Madame [F] et Monsieur [X], assignés par actes de commissaires de justice remis à l’étude les 9 et 16 octobre 2023 n’ont pas constitué avocat.

L’ordonnance de clôture en date du 02 mai 2024 a fixé les plaidoiries au 12 novembre 2024.

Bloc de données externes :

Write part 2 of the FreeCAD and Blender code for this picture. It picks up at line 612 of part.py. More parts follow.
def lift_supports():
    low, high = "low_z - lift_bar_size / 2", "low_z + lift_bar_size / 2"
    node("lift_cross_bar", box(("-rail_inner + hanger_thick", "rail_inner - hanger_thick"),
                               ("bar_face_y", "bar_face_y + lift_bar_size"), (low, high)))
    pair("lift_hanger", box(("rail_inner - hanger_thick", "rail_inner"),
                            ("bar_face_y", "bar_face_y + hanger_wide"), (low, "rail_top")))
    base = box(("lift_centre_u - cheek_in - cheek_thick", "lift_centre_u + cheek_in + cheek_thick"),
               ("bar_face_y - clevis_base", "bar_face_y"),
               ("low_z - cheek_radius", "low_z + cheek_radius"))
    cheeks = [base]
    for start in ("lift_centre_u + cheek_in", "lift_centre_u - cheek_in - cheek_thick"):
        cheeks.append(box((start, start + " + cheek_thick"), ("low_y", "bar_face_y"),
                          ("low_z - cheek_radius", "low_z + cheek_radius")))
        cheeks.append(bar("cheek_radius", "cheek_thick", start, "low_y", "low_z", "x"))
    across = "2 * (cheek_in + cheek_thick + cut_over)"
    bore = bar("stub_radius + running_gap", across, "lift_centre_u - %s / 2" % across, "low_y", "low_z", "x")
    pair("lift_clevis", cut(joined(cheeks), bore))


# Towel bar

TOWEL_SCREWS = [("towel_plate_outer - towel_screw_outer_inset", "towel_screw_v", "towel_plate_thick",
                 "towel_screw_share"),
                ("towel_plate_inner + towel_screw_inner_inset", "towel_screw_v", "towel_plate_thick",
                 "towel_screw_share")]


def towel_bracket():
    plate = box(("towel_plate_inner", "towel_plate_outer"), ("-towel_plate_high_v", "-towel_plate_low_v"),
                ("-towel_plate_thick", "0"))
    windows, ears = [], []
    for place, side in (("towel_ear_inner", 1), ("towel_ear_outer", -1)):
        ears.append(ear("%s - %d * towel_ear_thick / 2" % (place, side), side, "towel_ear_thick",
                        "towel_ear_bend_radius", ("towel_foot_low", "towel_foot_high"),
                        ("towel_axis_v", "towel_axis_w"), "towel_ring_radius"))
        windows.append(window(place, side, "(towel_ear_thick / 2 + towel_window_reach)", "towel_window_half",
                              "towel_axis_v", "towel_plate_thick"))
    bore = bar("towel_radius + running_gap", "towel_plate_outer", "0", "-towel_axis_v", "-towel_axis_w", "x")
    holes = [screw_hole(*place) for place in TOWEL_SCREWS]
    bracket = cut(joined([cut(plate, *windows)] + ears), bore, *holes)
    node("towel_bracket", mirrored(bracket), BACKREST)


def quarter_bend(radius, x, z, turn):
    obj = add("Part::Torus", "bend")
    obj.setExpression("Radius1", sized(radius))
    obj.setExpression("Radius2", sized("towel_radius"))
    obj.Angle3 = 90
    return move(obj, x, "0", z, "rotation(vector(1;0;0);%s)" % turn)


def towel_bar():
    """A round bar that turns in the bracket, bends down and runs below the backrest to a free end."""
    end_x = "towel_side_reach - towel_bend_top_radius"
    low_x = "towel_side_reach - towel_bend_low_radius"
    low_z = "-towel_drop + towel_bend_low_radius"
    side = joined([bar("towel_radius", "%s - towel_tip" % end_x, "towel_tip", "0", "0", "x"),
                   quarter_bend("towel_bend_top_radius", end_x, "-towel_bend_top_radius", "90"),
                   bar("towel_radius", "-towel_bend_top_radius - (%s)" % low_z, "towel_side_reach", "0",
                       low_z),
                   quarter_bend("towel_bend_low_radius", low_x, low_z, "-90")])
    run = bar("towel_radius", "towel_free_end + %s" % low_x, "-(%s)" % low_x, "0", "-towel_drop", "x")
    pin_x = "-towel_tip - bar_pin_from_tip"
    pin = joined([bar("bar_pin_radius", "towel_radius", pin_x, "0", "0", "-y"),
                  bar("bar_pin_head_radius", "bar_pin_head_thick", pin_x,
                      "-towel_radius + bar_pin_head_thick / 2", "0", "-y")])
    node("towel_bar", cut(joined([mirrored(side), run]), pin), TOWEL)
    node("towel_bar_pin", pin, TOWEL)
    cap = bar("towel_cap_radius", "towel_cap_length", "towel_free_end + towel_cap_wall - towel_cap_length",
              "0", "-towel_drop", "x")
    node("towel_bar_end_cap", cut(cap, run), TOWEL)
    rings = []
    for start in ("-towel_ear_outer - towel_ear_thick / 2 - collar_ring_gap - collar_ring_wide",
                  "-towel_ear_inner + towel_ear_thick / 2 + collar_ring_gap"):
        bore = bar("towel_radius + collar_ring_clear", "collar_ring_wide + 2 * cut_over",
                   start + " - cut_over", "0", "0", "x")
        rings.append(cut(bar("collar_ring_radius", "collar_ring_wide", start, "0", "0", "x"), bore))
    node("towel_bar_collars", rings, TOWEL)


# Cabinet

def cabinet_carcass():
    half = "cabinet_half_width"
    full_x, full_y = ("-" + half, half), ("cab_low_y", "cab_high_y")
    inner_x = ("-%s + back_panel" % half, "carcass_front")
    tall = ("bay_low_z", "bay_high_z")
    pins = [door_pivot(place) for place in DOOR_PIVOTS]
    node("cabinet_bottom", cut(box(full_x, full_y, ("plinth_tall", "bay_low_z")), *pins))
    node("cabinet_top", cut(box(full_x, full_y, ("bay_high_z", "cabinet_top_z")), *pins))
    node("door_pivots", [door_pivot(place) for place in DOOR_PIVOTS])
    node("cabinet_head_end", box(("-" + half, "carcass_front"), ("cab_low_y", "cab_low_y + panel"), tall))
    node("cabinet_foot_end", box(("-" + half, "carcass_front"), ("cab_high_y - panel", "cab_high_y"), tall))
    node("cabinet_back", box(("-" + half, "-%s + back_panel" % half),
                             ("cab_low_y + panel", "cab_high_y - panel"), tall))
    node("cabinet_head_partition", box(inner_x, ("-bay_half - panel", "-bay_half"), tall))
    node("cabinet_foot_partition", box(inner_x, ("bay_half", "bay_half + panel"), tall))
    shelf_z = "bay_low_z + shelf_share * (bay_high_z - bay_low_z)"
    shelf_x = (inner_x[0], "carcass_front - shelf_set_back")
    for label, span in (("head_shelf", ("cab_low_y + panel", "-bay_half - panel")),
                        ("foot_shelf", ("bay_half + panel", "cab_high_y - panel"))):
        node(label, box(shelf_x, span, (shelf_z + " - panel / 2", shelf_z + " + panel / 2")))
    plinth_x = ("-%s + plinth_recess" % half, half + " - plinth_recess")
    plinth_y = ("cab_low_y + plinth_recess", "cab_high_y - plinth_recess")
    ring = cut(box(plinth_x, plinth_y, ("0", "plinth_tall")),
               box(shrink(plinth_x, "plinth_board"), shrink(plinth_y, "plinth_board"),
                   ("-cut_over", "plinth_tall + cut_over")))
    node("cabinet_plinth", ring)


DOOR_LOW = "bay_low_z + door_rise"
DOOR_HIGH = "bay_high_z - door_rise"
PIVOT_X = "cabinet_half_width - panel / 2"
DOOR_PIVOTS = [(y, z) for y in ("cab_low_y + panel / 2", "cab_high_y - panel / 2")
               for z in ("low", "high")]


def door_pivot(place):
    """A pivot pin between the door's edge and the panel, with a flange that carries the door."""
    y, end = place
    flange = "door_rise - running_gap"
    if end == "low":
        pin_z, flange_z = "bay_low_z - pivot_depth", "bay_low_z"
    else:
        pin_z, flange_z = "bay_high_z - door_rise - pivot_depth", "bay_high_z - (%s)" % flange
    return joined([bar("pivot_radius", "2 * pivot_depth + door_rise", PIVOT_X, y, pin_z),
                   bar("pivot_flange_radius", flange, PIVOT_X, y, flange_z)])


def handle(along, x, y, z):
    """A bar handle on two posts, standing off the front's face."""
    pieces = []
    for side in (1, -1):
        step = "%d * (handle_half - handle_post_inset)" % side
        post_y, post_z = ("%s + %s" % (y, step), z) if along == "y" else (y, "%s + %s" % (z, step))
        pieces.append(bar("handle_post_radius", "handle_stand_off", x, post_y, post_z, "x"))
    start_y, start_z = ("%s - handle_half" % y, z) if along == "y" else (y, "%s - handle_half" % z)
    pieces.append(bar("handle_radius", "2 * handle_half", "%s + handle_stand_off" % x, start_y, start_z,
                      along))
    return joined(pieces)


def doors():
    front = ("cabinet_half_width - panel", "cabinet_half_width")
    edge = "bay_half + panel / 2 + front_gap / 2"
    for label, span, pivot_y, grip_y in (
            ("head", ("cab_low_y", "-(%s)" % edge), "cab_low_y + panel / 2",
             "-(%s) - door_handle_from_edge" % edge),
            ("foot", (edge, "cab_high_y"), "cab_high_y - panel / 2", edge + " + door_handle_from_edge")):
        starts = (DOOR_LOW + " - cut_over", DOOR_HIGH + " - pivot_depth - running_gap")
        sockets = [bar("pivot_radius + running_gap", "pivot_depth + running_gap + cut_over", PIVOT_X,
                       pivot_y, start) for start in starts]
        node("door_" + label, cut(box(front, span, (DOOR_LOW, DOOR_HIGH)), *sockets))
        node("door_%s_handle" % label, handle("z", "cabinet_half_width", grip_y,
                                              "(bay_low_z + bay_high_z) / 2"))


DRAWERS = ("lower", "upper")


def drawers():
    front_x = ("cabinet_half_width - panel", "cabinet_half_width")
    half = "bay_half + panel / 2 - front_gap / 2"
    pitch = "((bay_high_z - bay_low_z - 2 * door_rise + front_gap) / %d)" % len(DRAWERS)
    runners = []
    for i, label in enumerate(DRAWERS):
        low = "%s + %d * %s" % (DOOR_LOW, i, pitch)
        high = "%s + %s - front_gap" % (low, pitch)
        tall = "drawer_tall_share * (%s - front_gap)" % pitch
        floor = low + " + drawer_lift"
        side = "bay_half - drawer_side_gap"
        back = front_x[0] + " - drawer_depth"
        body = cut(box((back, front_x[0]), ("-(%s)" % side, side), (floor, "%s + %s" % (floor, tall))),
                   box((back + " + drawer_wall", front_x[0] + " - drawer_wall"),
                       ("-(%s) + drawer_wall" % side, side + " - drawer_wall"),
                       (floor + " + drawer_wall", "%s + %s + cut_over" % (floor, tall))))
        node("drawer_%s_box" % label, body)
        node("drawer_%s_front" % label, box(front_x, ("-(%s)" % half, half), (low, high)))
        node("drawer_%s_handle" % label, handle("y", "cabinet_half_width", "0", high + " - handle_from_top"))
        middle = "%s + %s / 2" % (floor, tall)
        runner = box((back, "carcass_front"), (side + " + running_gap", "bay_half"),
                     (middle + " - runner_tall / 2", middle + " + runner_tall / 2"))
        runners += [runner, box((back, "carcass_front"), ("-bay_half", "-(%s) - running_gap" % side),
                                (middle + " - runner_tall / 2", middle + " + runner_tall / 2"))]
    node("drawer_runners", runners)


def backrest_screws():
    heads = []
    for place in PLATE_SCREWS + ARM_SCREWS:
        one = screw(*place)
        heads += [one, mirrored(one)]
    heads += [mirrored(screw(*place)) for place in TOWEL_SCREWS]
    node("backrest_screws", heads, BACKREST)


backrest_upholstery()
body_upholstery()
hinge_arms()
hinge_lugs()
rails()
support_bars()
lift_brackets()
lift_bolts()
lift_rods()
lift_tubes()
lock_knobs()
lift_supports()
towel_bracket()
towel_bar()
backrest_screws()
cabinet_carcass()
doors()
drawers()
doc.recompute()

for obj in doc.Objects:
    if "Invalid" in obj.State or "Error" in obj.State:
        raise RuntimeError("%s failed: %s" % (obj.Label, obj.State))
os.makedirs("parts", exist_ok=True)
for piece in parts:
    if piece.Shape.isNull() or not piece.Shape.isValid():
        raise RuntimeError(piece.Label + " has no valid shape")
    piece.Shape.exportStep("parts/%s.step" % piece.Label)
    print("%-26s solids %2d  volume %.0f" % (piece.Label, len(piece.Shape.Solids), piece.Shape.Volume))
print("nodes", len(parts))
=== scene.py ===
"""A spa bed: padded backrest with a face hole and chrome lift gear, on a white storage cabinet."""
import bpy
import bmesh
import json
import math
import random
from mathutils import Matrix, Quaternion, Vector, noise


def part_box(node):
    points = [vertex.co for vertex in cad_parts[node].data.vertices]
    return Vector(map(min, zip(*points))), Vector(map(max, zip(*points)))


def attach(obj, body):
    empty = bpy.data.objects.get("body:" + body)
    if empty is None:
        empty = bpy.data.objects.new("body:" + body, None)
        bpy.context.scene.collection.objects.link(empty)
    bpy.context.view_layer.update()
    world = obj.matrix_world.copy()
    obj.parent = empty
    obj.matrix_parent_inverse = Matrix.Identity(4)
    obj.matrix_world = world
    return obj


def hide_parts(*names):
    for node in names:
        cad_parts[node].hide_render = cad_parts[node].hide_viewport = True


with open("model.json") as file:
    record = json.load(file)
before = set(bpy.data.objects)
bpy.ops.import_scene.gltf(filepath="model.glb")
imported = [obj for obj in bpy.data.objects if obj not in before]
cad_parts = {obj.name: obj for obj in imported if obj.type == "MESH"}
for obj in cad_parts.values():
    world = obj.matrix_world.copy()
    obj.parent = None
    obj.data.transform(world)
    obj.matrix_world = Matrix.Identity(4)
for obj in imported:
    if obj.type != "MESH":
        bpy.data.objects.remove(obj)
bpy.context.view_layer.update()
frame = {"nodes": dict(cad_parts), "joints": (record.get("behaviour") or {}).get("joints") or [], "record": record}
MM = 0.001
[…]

[DÉBATS NON PUBLICS – Motivation de la décision occultée]
PAR CES MOTIFS

Le tribunal, statuant publiquement, par mise à disposition au greffe, après débats en chambre du conseil, par jugement réputé contradictoire, et en premier ressort,

Annule la reconnaissance de [S] [F] [X] née le [Date naissance 3] 2017 à [Localité 16] (10) effectuée par Monsieur [H], [Z], [G] [X] né le [Date naissance 5] 1971 à [Localité 11] (R.D. CONGO) le 14 avril 2017 à la mairie de [Localité 12](78) ;

Dit que [H], [Z], [G] [X] n’est pas le père de l’enfant [S] [F] [X] née le [Date naissance 3] 2017 ;

Dit que l’enfant [S] [F] [X] née le [Date naissance 3] 2017 à 5h35 à [Localité 16] (10) portera désormais le seul nom de patronymique de sa mère, soit [F] et qu’il y a lieu de supprimer le nom de [X] ;

Ordonne la transcription de la présente décision sur les registres de l’état civil et en marge de l’acte de naissance de l’enfant n° 001410/2017 établi par l’officier d’état civil de la mairie de [Localité 16] ;

Condamne in solidum Monsieur [H], [Z], [G] [X] et Madame [O] [F] aux entiers dépens.

Rappelle que la décision est exécutoire de plein droit.

Prononcé par mise à disposition au greffe le 06 JANVIER 2025 par Madame LE BIDEAU, Vice Présidente, assistée de Madame BEAUVALLET, greffier, lesquelles ont signé la minute du présent jugement.